Stessa sorte, se non peggiore, per il giornalismo online. Per quanto riguarda il mondo del digitale, la questione non sta peggiorando solo perché è nata già esasperata. La giungla dei contratti online non è stata risolta nemmeno dal contratto Uspi – che non è stato rinnovato. Migliaia di giornalisti continuano a lavorare a prezzi bassi o anche gratuitamente su testate di ogni genere. «Se continuiamo a trattarli come braccianti dell’informazione – dice Motta – l’approccio giornalistico si confonderà sempre con la rete dei blogger. E le due professioni invece sono, tecnicamente, ben distinte».

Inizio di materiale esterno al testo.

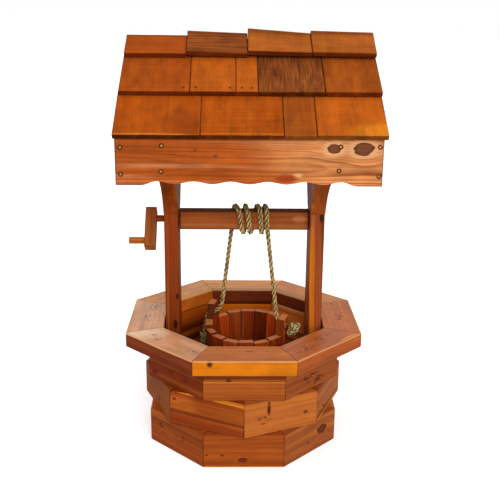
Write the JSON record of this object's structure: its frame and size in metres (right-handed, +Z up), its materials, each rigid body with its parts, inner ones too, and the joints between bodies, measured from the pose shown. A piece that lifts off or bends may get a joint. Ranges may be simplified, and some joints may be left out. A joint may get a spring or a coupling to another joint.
{
  "type": "wishing well planter",
  "caption": "Octagonal garden planter of stacked boards with a shingled gable roof on posts, and a crank-turned roller that raises a stave bucket on a rope.",
  "frame": {"origin": "on the ground, under the middle of the octagonal box", "axes": "+Z up, +X to the right of the front view with the crank at -X, +Y to the back"},
  "size_m": [0.6056, 0.595, 1.0521],
  "materials": {
    "rim_cedar": "satin sealer",
    "ring_cedar": "satin sealer",
    "deck_wood": "plain sawn",
    "post_cedar": "satin sealer",
    "fascia_cedar": "satin sealer",
    "shingle_cedar": "satin sealer",
    "roller_cedar": "satin sealer",
    "dowel_wood": "satin sealer",
    "rope_fibre": "matt twisted fibre",
    "bucket_cedar": "satin sealer"
  },
  "bodies": {
    "planter": {"rim_board_1": "rim_cedar", "rim_board_2": "rim_cedar", "rim_board_3": "rim_cedar", "rim_board_4": "rim_cedar", "rim_board_5": "rim_cedar", "rim_board_6": "rim_cedar", "rim_board_7": "rim_cedar", "rim_board_8": "rim_cedar", "lower_ring_board_1": "ring_cedar", "lower_ring_board_2": "ring_cedar", "lower_ring_board_3": "ring_cedar", "lower_ring_board_4": "ring_cedar", "lower_ring_board_5": "ring_cedar", "lower_ring_board_6": "ring_cedar", "lower_ring_board_7": "ring_cedar", "lower_ring_board_8": "ring_cedar", "middle_ring_board_1": "ring_cedar", "middle_ring_board_2": "ring_cedar", "middle_ring_board_3": "ring_cedar", "middle_ring_board_4": "ring_cedar", "middle_ring_board_5": "ring_cedar", "middle_ring_board_6": "ring_cedar", "middle_ring_board_7": "ring_cedar", "middle_ring_board_8": "ring_cedar", "upper_ring": "ring_cedar", "floor_board_1": "deck_wood", "floor_board_2": "deck_wood", "floor_board_3": "deck_wood", "left_post": "post_cedar", "right_post": "post_cedar", "left_roof_arm": "post_cedar", "right_roof_arm": "post_cedar", "front_left_knee": "post_cedar", "front_right_knee": "post_cedar", "back_left_knee": "post_cedar", "back_right_knee": "post_cedar", "front_fascia": "fascia_cedar", "back_fascia": "fascia_cedar", "left_gable": "fascia_cedar", "right_gable": "fascia_cedar", "front_roof_deck": "deck_wood", "back_roof_deck": "deck_wood", "front_eave_shingles": "shingle_cedar", "front_middle_shingles": "shingle_cedar", "front_ridge_shingles": "shingle_cedar", "back_eave_shingles": "shingle_cedar", "back_middle_shingles": "shingle_cedar", "back_ridge_shingles": "shingle_cedar"},
    "crank": {"roller": "roller_cedar", "crank_axle": "dowel_wood", "roller_pin": "dowel_wood", "crank_arm": "post_cedar", "crank_handle": "dowel_wood", "rope_winding": "rope_fibre"},
    "hanging_rope": {"left_rope": "rope_fibre", "right_rope": "rope_fibre"},
    "bucket": {"bucket_staves": "bucket_cedar", "bucket_base": "bucket_cedar", "left_knot": "rope_fibre", "right_knot": "rope_fibre"}
  },
  "joints": [
    {"name": "crank_turn", "type": "hinge", "parent": "planter", "child": "crank", "pos_m": [0, 0, 0.5775], "axis": [1, 0, 0], "range_deg": [-90, 270]},
    {"name": "rope_swing", "type": "hinge", "parent": "planter", "child": "hanging_rope", "pos_m": [0, 0, 0.5775], "axis": [1, 0, 0], "range_deg": [-10, 10]},
    {"name": "bucket_lift", "type": "slide", "parent": "hanging_rope", "child": "bucket", "axis": [0, 0, 1], "range_m": [-0.0522, 0.1565], "deforming": ["left_rope", "right_rope"]}
  ],
  "couplings": [
    {"joint": "bucket_lift", "follows": "crank_turn", "m_per_rad": 0.0332}
  ]
}
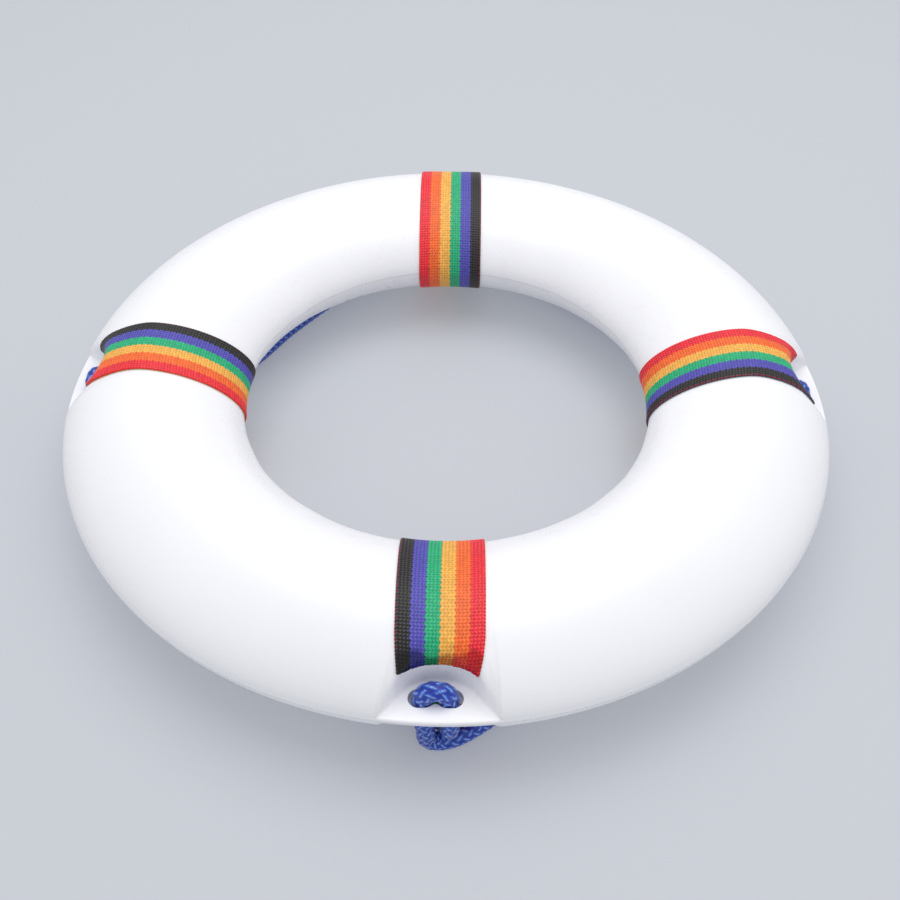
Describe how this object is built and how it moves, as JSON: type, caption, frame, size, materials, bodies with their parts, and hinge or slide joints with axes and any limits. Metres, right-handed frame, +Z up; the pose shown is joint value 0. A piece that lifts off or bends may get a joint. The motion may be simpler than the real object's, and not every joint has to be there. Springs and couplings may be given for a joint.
{
  "type": "ring lifebuoy",
  "caption": "Rigid white ring lifebuoy with rainbow webbing bands and a braided grab rope threaded through slotted lugs in its rim.",
  "frame": {"origin": "the ring's centre, at the parting plane of its two shell halves", "axes": "+Z up along the ring's axis; the front lug is on -Y, the right lug on +X"},
  "size_m": [0.56, 0.56, 0.1038],
  "materials": {
    "gloss_white": "gloss",
    "plug_white": "satin",
    "closed_cell_foam": "matte",
    "rainbow_webbing": "satin",
    "blue_braid": "satin",
    "shrink_sleeve": "satin"
  },
  "bodies": {
    "root": {"upper_shell": "gloss_white", "lower_shell": "gloss_white", "foam_core": "closed_cell_foam", "foam_fill_plug": "plug_white", "foam_vent_plug": "plug_white", "webbing_band_front": "rainbow_webbing", "webbing_band_right": "rainbow_webbing", "webbing_band_back": "rainbow_webbing", "webbing_band_left": "rainbow_webbing", "grab_rope": "blue_braid", "rope_joining_sleeve": "shrink_sleeve"}
  },
  "joints": []
}
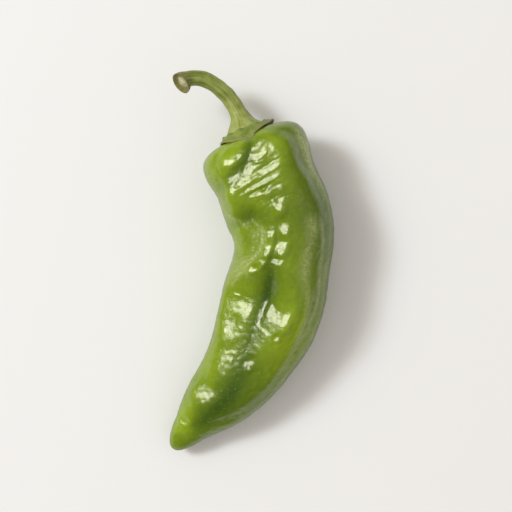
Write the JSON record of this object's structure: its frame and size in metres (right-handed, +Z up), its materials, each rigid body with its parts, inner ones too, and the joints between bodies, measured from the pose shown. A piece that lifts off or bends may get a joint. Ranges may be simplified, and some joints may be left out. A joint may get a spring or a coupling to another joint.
{
  "type": "chilli pepper",
  "caption": "Fresh green chilli pepper lying on its side: a bent, lobed pod tapering to a blunt tip, with its thin calyx and curved cut stem.",
  "frame": {"origin": "middle of the bounding box's lower face, on the surface that the pod lies on", "axes": "+Z up from that surface, +Y along the pod from the tip to the calyx end, +X to the outside of the pod's bend"},
  "size_m": [0.061, 0.142, 0.0384],
  "materials": {
    "pod_skin": "fresh, waxy green skin: glossy, yellow-green on the lobes and deeper green in the grooves",
    "calyx_green": "fresh leafy green, satin, with a thin dry brown edge",
    "stem_green": "olive green fibrous stalk, satin, with pale streaks along it and a dry, pale cut end"
  },
  "bodies": {
    "root": {"pod": "pod_skin", "calyx": "calyx_green", "stem": "stem_green"}
  },
  "joints": []
}
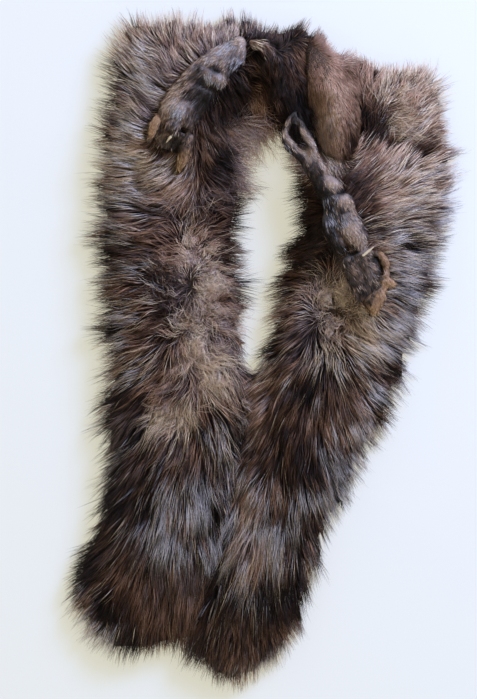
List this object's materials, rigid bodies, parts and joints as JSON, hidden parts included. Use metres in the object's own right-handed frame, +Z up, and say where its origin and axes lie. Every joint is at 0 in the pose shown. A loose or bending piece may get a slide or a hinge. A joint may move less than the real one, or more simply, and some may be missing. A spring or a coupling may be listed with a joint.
{
  "type": "fur collar stole",
  "caption": "Long-haired brown fur collar stole laid flat in a loop, right end over the left, folded at the shoulder, with short-haired legs and paws.",
  "frame": {"origin": "on the surface it lies on, below the middle of the stole", "axes": "+Y from the rounded ends up to the nape, +X towards the shoulder folds, +Z up"},
  "size_m": [0.3652, 0.6393, 0.0663],
  "materials": {
    "guard_hair": "long dark brown fur with silver-lavender sheen on its guard hair",
    "nape_hair": "bunched near-black brown fur",
    "fold_hair": "soft taupe fur",
    "flecked_hair": "beige fur flecked with cream",
    "leg_hair": "short grey-brown hair",
    "bare_toe": "tan, nearly bare skin",
    "claw": "pale horn"
  },
  "bodies": {
    "root": {"left_pelt": "guard_hair", "right_pelt": "guard_hair", "nape_pelt": "nape_hair", "throat_fold": "nape_hair", "nape_fold": "fold_hair", "shoulder_fold": "flecked_hair", "left_leg": "leg_hair", "left_paw": "leg_hair", "left_toe_outer": "bare_toe", "left_toe_middle": "leg_hair", "left_toe_inner": "bare_toe", "left_claw": "claw", "right_leg": "leg_hair", "right_leg_strap_outer": "leg_hair", "right_leg_strap_inner": "leg_hair", "right_paw": "leg_hair", "right_toe_upper": "bare_toe", "right_toe_middle": "bare_toe", "right_toe_lower": "bare_toe", "right_claw": "claw"}
  },
  "joints": []
}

Il futuro della democrazia è legato al prezzo del lavoro

Lo stato dell’informazione di un Paese è, inevitabilmente, legato alla sua vita civile e politica. Se un giornalista prende 7 euro lordi per un pezzo non è solo un problema per la categoria: è un problema per la cittadinanza. In un rapporto Agcom del 2017 emerge che tra i principali problemi del giornalismo c’è la precarietà del lavoro che ha reso più ricattabile chi fa questo mestiere. Oltretutto, l’aumento esponenziale di querele nei confronti di giornalisti precari – costretti a risarcimenti danni enormi a fronte di tariffe e paghe irrisorie – costringe i professionisti a rimanere in una regione d’ombra.

«La minaccia di ripercussioni di tipo legale – si legge nel rapporto – inducendo timore, porta all’autocensura e conduce all’impoverimento del pluralismo delle informazioni e, in ultima istanza, del dibattito pubblico, a discapito della democrazia nel suo complesso». Le criticità economiche della professione giornalistica, quindi , hanno evidenti – e ovvie – «ripercussioni sulla qualità del lavoro informativo».